Parts and joints as JSON:
****************

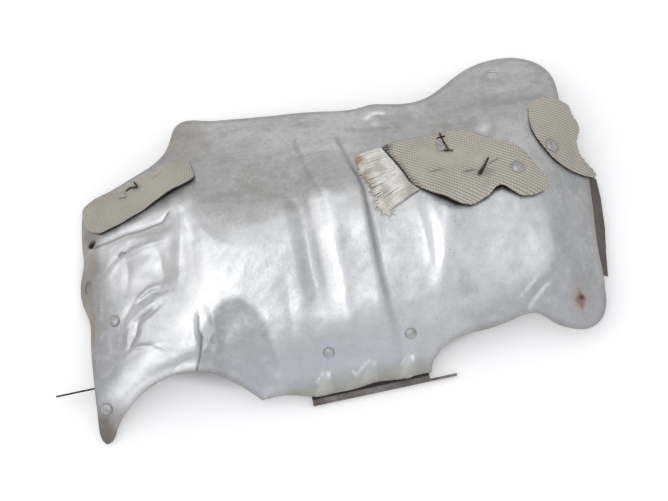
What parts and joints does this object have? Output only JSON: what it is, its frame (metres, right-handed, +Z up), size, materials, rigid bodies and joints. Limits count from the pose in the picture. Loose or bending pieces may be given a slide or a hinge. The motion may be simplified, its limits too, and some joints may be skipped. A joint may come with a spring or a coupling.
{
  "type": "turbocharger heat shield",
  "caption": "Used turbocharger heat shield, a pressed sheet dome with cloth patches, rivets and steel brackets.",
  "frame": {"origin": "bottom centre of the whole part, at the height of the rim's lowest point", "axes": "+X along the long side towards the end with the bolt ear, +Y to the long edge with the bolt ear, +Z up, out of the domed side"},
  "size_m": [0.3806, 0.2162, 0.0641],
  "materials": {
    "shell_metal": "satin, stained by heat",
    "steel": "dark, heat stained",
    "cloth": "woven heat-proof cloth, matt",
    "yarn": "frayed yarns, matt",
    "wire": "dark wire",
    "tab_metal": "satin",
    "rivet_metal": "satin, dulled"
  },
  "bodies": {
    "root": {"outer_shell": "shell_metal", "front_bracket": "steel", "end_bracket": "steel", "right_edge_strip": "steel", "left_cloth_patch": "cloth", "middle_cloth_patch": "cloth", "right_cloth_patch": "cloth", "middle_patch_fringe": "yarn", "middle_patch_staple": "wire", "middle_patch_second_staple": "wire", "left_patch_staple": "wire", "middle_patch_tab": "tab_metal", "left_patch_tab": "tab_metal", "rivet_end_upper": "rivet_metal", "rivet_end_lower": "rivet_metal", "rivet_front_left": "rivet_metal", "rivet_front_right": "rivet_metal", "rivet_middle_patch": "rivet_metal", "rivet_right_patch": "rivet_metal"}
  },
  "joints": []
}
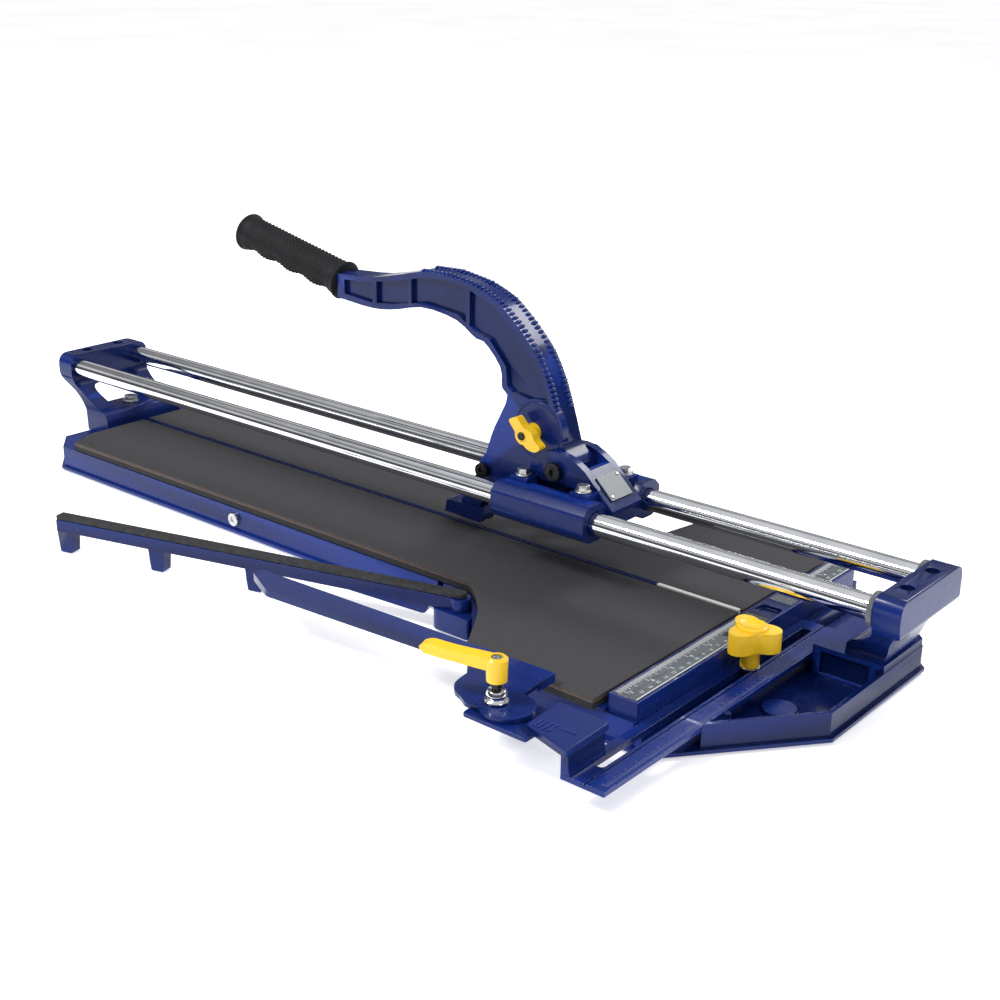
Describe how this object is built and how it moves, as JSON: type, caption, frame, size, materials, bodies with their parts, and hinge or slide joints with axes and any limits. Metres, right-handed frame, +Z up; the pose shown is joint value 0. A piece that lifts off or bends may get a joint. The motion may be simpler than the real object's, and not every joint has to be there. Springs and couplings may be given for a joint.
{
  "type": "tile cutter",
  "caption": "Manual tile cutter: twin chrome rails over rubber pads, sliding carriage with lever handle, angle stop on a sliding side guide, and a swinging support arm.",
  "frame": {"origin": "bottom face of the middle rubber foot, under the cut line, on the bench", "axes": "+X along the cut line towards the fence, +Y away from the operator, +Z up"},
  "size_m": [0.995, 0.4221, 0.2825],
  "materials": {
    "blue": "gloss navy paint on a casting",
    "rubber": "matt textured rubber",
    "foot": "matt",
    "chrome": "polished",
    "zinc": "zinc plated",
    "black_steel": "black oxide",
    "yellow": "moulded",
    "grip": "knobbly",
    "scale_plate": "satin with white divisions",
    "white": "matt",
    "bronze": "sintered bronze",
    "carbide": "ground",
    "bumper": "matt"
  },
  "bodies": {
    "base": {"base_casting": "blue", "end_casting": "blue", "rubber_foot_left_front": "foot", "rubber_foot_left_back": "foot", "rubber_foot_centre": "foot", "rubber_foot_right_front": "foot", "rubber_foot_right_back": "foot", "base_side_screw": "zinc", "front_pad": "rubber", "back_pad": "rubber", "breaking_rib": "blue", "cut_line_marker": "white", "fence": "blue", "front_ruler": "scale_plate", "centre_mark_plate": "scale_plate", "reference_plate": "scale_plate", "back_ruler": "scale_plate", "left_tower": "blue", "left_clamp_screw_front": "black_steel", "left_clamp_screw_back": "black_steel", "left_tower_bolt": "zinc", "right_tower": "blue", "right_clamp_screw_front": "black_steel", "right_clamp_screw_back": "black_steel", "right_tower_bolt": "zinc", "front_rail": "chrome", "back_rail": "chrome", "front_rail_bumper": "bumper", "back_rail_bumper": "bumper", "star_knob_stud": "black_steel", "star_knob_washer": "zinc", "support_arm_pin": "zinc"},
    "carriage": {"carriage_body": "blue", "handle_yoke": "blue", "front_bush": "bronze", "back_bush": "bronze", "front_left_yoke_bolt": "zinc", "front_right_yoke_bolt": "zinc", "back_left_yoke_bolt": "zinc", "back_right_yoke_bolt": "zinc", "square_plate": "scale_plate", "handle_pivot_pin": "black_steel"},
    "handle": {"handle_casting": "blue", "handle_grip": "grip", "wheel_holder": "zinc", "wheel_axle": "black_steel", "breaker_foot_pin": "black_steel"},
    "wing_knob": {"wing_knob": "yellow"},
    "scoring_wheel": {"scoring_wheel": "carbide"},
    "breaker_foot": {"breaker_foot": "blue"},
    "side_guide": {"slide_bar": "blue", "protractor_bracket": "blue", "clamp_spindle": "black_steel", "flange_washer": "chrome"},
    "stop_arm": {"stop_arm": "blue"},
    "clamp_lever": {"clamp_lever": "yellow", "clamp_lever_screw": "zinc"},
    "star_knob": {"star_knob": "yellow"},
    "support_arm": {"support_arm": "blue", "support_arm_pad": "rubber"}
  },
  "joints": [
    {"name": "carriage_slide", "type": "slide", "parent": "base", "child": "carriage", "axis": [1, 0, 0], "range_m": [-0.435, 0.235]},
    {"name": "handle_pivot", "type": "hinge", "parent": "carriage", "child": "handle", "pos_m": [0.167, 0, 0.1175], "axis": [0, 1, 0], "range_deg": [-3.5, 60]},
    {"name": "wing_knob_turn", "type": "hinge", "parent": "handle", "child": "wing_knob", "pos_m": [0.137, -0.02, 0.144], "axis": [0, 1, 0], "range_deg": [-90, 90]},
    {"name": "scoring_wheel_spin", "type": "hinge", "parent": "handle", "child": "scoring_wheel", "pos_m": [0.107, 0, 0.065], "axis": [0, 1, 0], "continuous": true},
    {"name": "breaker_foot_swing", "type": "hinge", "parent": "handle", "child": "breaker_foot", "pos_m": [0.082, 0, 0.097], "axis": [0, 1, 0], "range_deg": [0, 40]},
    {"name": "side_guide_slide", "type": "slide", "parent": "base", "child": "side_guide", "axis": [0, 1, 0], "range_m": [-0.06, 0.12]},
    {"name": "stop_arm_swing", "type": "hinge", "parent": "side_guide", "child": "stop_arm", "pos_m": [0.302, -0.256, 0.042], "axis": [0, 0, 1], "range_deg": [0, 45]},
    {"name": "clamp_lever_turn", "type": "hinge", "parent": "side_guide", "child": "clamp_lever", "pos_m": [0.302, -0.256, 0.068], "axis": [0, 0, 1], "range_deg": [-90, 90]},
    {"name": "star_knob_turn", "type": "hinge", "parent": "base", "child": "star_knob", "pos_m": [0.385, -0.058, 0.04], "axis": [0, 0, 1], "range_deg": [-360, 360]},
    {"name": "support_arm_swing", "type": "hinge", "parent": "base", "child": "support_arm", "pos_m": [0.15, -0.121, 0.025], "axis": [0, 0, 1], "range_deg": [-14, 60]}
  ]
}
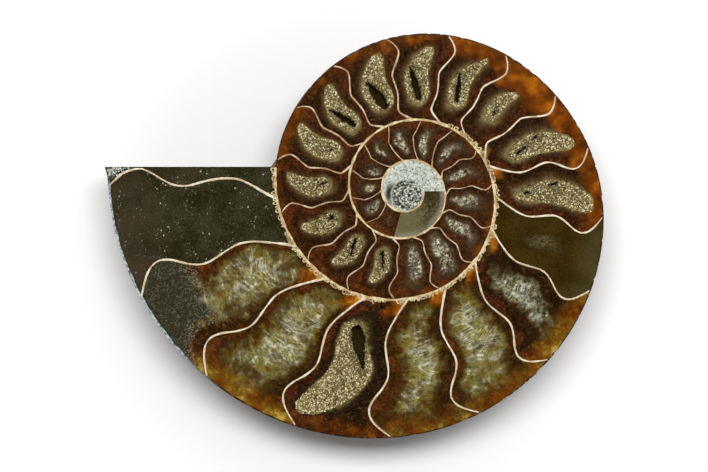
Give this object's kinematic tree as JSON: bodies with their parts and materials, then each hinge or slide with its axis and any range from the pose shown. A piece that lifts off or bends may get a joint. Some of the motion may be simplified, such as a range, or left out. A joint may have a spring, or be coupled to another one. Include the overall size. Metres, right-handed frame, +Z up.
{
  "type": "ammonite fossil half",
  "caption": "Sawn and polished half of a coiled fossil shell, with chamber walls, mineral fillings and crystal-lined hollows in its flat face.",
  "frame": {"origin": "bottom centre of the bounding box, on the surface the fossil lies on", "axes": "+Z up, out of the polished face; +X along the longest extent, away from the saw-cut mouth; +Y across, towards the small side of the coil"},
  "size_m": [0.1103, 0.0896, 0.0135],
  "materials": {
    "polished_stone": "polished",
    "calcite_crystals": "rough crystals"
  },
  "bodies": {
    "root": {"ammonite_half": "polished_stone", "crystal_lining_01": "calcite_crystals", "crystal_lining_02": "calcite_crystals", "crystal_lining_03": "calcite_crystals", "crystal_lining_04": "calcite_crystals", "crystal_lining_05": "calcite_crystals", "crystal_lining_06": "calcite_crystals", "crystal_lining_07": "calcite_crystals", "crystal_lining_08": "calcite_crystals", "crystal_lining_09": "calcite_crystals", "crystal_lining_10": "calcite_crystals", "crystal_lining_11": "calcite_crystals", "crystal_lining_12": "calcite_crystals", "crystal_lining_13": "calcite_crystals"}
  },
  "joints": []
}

****************

— Set task —
Look above for lines with the word "axes" and copy them all.

— In response —
  "frame": {"origin": "bottom centre of the whole part, at the height of the rim's lowest point", "axes": "+X along the long side towards the end with the bolt ear, +Y to the long edge with the bolt ear, +Z up, out of the domed side"},
Describe how this object is built and how it moves, as JSON: type, caption, frame, size, materials, bodies with their parts, and hinge or slide joints with axes and any limits. Metres, right-handed frame, +Z up; the pose shown is joint value 0. A piece that lifts off or bends may get a joint. The motion may be simpler than the real object's, and not every joint has to be there. Springs and couplings may be given for a joint.
  "frame": {"origin": "bottom face of the middle rubber foot, under the cut line, on the bench", "axes": "+X along the cut line towards the fence, +Y away from the operator, +Z up"},
  "frame": {"origin": "bottom centre of the bounding box, on the surface the fossil lies on", "axes": "+Z up, out of the polished face; +X along the longest extent, away from the saw-cut mouth; +Y across, towards the small side of the coil"},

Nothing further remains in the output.